• What is being asked: Repeat exactly each line of the data provided below.

• Data section:
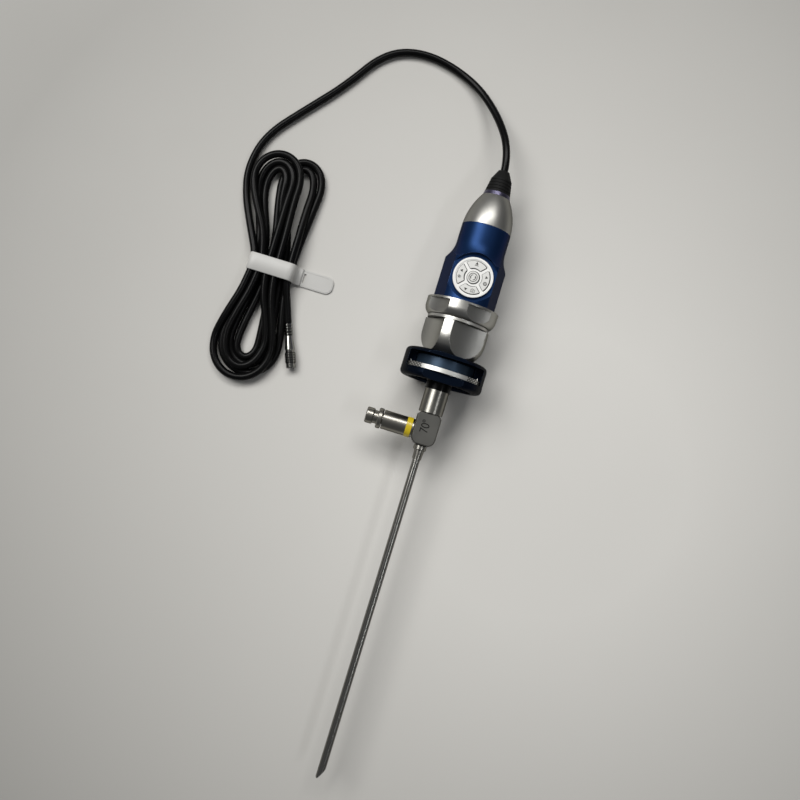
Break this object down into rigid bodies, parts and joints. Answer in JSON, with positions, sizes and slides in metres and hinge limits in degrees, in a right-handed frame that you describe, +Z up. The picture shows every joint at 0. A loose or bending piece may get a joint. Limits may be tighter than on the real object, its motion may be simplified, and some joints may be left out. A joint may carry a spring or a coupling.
{
  "type": "usb endoscope",
  "caption": "Camera head with round keypad, optical coupler with two turning rings, sprung eyepiece clamp, rigid side-lit viewing scope and a tied cord with a small round plug.",
  "frame": {"origin": "on the clamp's lower flat, straight below the optical axis, at the middle of the clamp's front flange", "axes": "+Y along the optical axis from the scope's tip to the cord, +Z up towards the keypad, -X towards the light post"},
  "size_m": [0.1599, 0.3925, 0.0408],
  "materials": {
    "blue_anodised": "satin",
    "dark_blue_anodised": "satin",
    "satin_aluminium": "satin",
    "plug_metal": "polished",
    "ring_anodised": "satin",
    "polished_steel": "polished",
    "spring_steel": "bright",
    "surgical_steel": "satin",
    "dark_cell": "black anodised",
    "black_plastic": "matt",
    "keypad_plastic": "satin silver",
    "circuit_board": "satin",
    "switch_metal": "bright",
    "glass": "polished",
    "fibre": "polished",
    "yellow_ring": "gloss",
    "black_rubber": "matt",
    "white_strap": "satin",
    "contact_gold": "plated"
  },
  "bodies": {
    "head": {"clamp_housing": "dark_blue_anodised", "latch_pins": "polished_steel", "latch_springs": "spring_steel", "coupler_barrel": "dark_blue_anodised", "coupler_window": "glass", "housing": "blue_anodised", "keypad_bezel": "keypad_plastic", "key_board": "circuit_board", "key_domes": "switch_metal", "sensor_window": "glass", "image_sensor": "black_plastic", "sensor_board": "circuit_board", "sensor_screws": "surgical_steel", "board_carrier": "black_plastic", "main_board": "circuit_board", "board_screws": "surgical_steel", "cable_header": "black_plastic", "rear_cone": "satin_aluminium", "rear_seal": "black_rubber", "gland_ring": "ring_anodised", "strain_relief": "black_rubber", "cord_lead": "black_rubber", "cord_hank": "black_rubber", "cord_tail": "black_rubber", "cable_tie": "white_strap", "plug_relief": "black_rubber", "plug_body": "plug_metal", "plug_contacts": "contact_gold"},
    "scope": {"eyepiece": "black_plastic", "eyepiece_window": "glass", "scope_neck": "surgical_steel", "scope_block": "surgical_steel", "shaft_collar": "surgical_steel", "outer_tube": "surgical_steel", "tip_window": "glass", "light_fibres": "fibre", "lens_tube": "surgical_steel", "rod_lenses": "glass", "post_core": "surgical_steel", "colour_ring": "yellow_ring", "post_sleeve": "surgical_steel", "post_tip": "surgical_steel", "fibre_window": "fibre"},
    "latch": {"latch_plate": "satin_aluminium"},
    "focus_ring": {"focus_ring": "satin_aluminium"},
    "zoom_ring": {"zoom_ring": "satin_aluminium"},
    "focus_carriage": {"focus_cell": "dark_cell", "focus_lens": "glass"},
    "zoom_carriage": {"zoom_cell": "dark_cell", "zoom_lens": "glass"},
    "key_up": {"button_up": "keypad_plastic"},
    "key_down": {"button_down": "keypad_plastic"},
    "key_left": {"button_left": "keypad_plastic"},
    "key_right": {"button_right": "keypad_plastic"},
    "key_centre": {"button_centre": "keypad_plastic"},
    "plug_sleeve": {"plug_sleeve": "plug_metal"}
  },
  "joints": [
    {"name": "scope_turn", "type": "hinge", "parent": "head", "child": "scope", "pos_m": [0, 0, 0.0195], "axis": [0, 1, 0], "continuous": true},
    {"name": "latch_press", "type": "slide", "parent": "head", "child": "latch", "axis": [0, 0, -1], "range_m": [0, 0.0025], "stiffness_N_per_m": 600, "springref_m": -0.001, "deforming": ["latch_springs"]},
    {"name": "focus_turn", "type": "hinge", "parent": "head", "child": "focus_ring", "pos_m": [0, 0, 0.0195], "axis": [0, 1, 0], "range_deg": [-60, 60]},
    {"name": "zoom_turn", "type": "hinge", "parent": "head", "child": "zoom_ring", "pos_m": [0, 0, 0.0195], "axis": [0, 1, 0], "range_deg": [-45, 45]},
    {"name": "focus_carriage_slide", "type": "slide", "parent": "head", "child": "focus_carriage", "axis": [0, 1, 0], "range_m": [-0.002, 0.002]},
    {"name": "zoom_carriage_slide", "type": "slide", "parent": "head", "child": "zoom_carriage", "axis": [0, 1, 0], "range_m": [-0.0025, 0.0025]},
    {"name": "up_press", "type": "slide", "parent": "head", "child": "key_up", "axis": [0, 0, -1], "range_m": [0, 0.00035], "stiffness_N_per_m": 1500, "springref_m": -0.0002},
    {"name": "down_press", "type": "slide", "parent": "head", "child": "key_down", "axis": [0, 0, -1], "range_m": [0, 0.00035], "stiffness_N_per_m": 1500, "springref_m": -0.0002},
    {"name": "left_press", "type": "slide", "parent": "head", "child": "key_left", "axis": [0, 0, -1], "range_m": [0, 0.00035], "stiffness_N_per_m": 1500, "springref_m": -0.0002},
    {"name": "right_press", "type": "slide", "parent": "head", "child": "key_right", "axis": [0, 0, -1], "range_m": [0, 0.00035], "stiffness_N_per_m": 1500, "springref_m": -0.0002},
    {"name": "centre_press", "type": "slide", "parent": "head", "child": "key_centre", "axis": [0, 0, -1], "range_m": [0, 0.00035], "stiffness_N_per_m": 1500, "springref_m": -0.0002},
    {"name": "plug_sleeve_slide", "type": "slide", "parent": "head", "child": "plug_sleeve", "axis": [-0.3616, 0.9323, 0], "range_m": [0, 0.0012], "stiffness_N_per_m": 400, "springref_m": -0.0005}
  ],
  "couplings": [
    {"joint": "focus_carriage_slide", "follows": "focus_turn", "m_per_rad": 0.0019},
    {"joint": "zoom_carriage_slide", "follows": "zoom_turn", "m_per_rad": 0.00318}
  ]
}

• Right answer:
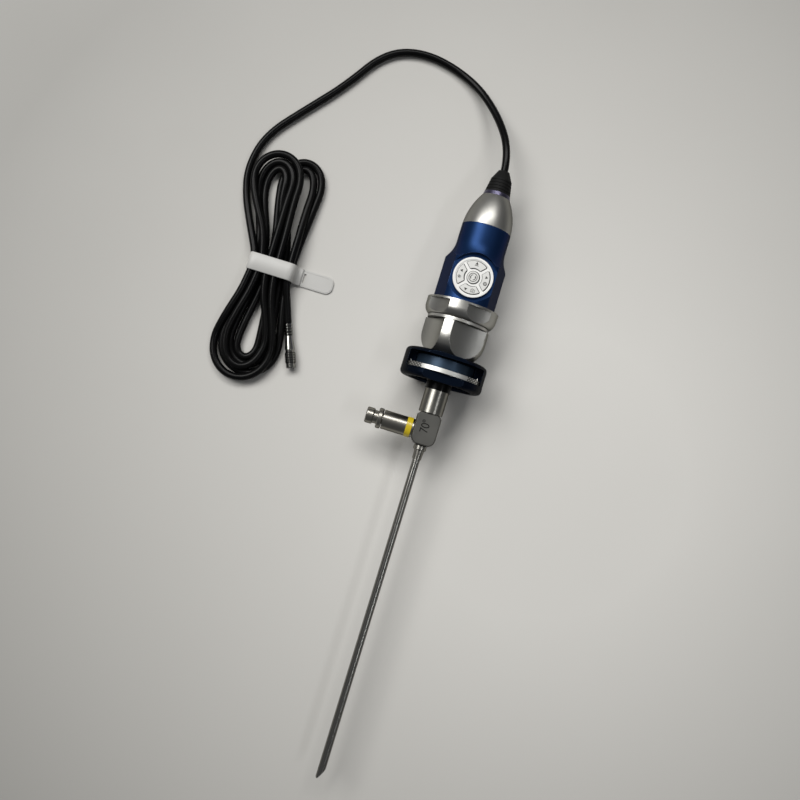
Break this object down into rigid bodies, parts and joints. Answer in JSON, with positions, sizes and slides in metres and hinge limits in degrees, in a right-handed frame that you describe, +Z up. The picture shows every joint at 0. A loose or bending piece may get a joint. Limits may be tighter than on the real object, its motion may be simplified, and some joints may be left out. A joint may carry a spring or a coupling.
{
  "type": "usb endoscope",
  "caption": "Camera head with round keypad, optical coupler with two turning rings, sprung eyepiece clamp, rigid side-lit viewing scope and a tied cord with a small round plug.",
  "frame": {"origin": "on the clamp's lower flat, straight below the optical axis, at the middle of the clamp's front flange", "axes": "+Y along the optical axis from the scope's tip to the cord, +Z up towards the keypad, -X towards the light post"},
  "size_m": [0.1599, 0.3925, 0.0408],
  "materials": {
    "blue_anodised": "satin",
    "dark_blue_anodised": "satin",
    "satin_aluminium": "satin",
    "plug_metal": "polished",
    "ring_anodised": "satin",
    "polished_steel": "polished",
    "spring_steel": "bright",
    "surgical_steel": "satin",
    "dark_cell": "black anodised",
    "black_plastic": "matt",
    "keypad_plastic": "satin silver",
    "circuit_board": "satin",
    "switch_metal": "bright",
    "glass": "polished",
    "fibre": "polished",
    "yellow_ring": "gloss",
    "black_rubber": "matt",
    "white_strap": "satin",
    "contact_gold": "plated"
  },
  "bodies": {
    "head": {"clamp_housing": "dark_blue_anodised", "latch_pins": "polished_steel", "latch_springs": "spring_steel", "coupler_barrel": "dark_blue_anodised", "coupler_window": "glass", "housing": "blue_anodised", "keypad_bezel": "keypad_plastic", "key_board": "circuit_board", "key_domes": "switch_metal", "sensor_window": "glass", "image_sensor": "black_plastic", "sensor_board": "circuit_board", "sensor_screws": "surgical_steel", "board_carrier": "black_plastic", "main_board": "circuit_board", "board_screws": "surgical_steel", "cable_header": "black_plastic", "rear_cone": "satin_aluminium", "rear_seal": "black_rubber", "gland_ring": "ring_anodised", "strain_relief": "black_rubber", "cord_lead": "black_rubber", "cord_hank": "black_rubber", "cord_tail": "black_rubber", "cable_tie": "white_strap", "plug_relief": "black_rubber", "plug_body": "plug_metal", "plug_contacts": "contact_gold"},
    "scope": {"eyepiece": "black_plastic", "eyepiece_window": "glass", "scope_neck": "surgical_steel", "scope_block": "surgical_steel", "shaft_collar": "surgical_steel", "outer_tube": "surgical_steel", "tip_window": "glass", "light_fibres": "fibre", "lens_tube": "surgical_steel", "rod_lenses": "glass", "post_core": "surgical_steel", "colour_ring": "yellow_ring", "post_sleeve": "surgical_steel", "post_tip": "surgical_steel", "fibre_window": "fibre"},
    "latch": {"latch_plate": "satin_aluminium"},
    "focus_ring": {"focus_ring": "satin_aluminium"},
    "zoom_ring": {"zoom_ring": "satin_aluminium"},
    "focus_carriage": {"focus_cell": "dark_cell", "focus_lens": "glass"},
    "zoom_carriage": {"zoom_cell": "dark_cell", "zoom_lens": "glass"},
    "key_up": {"button_up": "keypad_plastic"},
    "key_down": {"button_down": "keypad_plastic"},
    "key_left": {"button_left": "keypad_plastic"},
    "key_right": {"button_right": "keypad_plastic"},
    "key_centre": {"button_centre": "keypad_plastic"},
    "plug_sleeve": {"plug_sleeve": "plug_metal"}
  },
  "joints": [
    {"name": "scope_turn", "type": "hinge", "parent": "head", "child": "scope", "pos_m": [0, 0, 0.0195], "axis": [0, 1, 0], "continuous": true},
    {"name": "latch_press", "type": "slide", "parent": "head", "child": "latch", "axis": [0, 0, -1], "range_m": [0, 0.0025], "stiffness_N_per_m": 600, "springref_m": -0.001, "deforming": ["latch_springs"]},
    {"name": "focus_turn", "type": "hinge", "parent": "head", "child": "focus_ring", "pos_m": [0, 0, 0.0195], "axis": [0, 1, 0], "range_deg": [-60, 60]},
    {"name": "zoom_turn", "type": "hinge", "parent": "head", "child": "zoom_ring", "pos_m": [0, 0, 0.0195], "axis": [0, 1, 0], "range_deg": [-45, 45]},
    {"name": "focus_carriage_slide", "type": "slide", "parent": "head", "child": "focus_carriage", "axis": [0, 1, 0], "range_m": [-0.002, 0.002]},
    {"name": "zoom_carriage_slide", "type": "slide", "parent": "head", "child": "zoom_carriage", "axis": [0, 1, 0], "range_m": [-0.0025, 0.0025]},
    {"name": "up_press", "type": "slide", "parent": "head", "child": "key_up", "axis": [0, 0, -1], "range_m": [0, 0.00035], "stiffness_N_per_m": 1500, "springref_m": -0.0002},
    {"name": "down_press", "type": "slide", "parent": "head", "child": "key_down", "axis": [0, 0, -1], "range_m": [0, 0.00035], "stiffness_N_per_m": 1500, "springref_m": -0.0002},
    {"name": "left_press", "type": "slide", "parent": "head", "child": "key_left", "axis": [0, 0, -1], "range_m": [0, 0.00035], "stiffness_N_per_m": 1500, "springref_m": -0.0002},
    {"name": "right_press", "type": "slide", "parent": "head", "child": "key_right", "axis": [0, 0, -1], "range_m": [0, 0.00035], "stiffness_N_per_m": 1500, "springref_m": -0.0002},
    {"name": "centre_press", "type": "slide", "parent": "head", "child": "key_centre", "axis": [0, 0, -1], "range_m": [0, 0.00035], "stiffness_N_per_m": 1500, "springref_m": -0.0002},
    {"name": "plug_sleeve_slide", "type": "slide", "parent": "head", "child": "plug_sleeve", "axis": [-0.3616, 0.9323, 0], "range_m": [0, 0.0012], "stiffness_N_per_m": 400, "springref_m": -0.0005}
  ],
  "couplings": [
    {"joint": "focus_carriage_slide", "follows": "focus_turn", "m_per_rad": 0.0019},
    {"joint": "zoom_carriage_slide", "follows": "zoom_turn", "m_per_rad": 0.00318}
  ]
}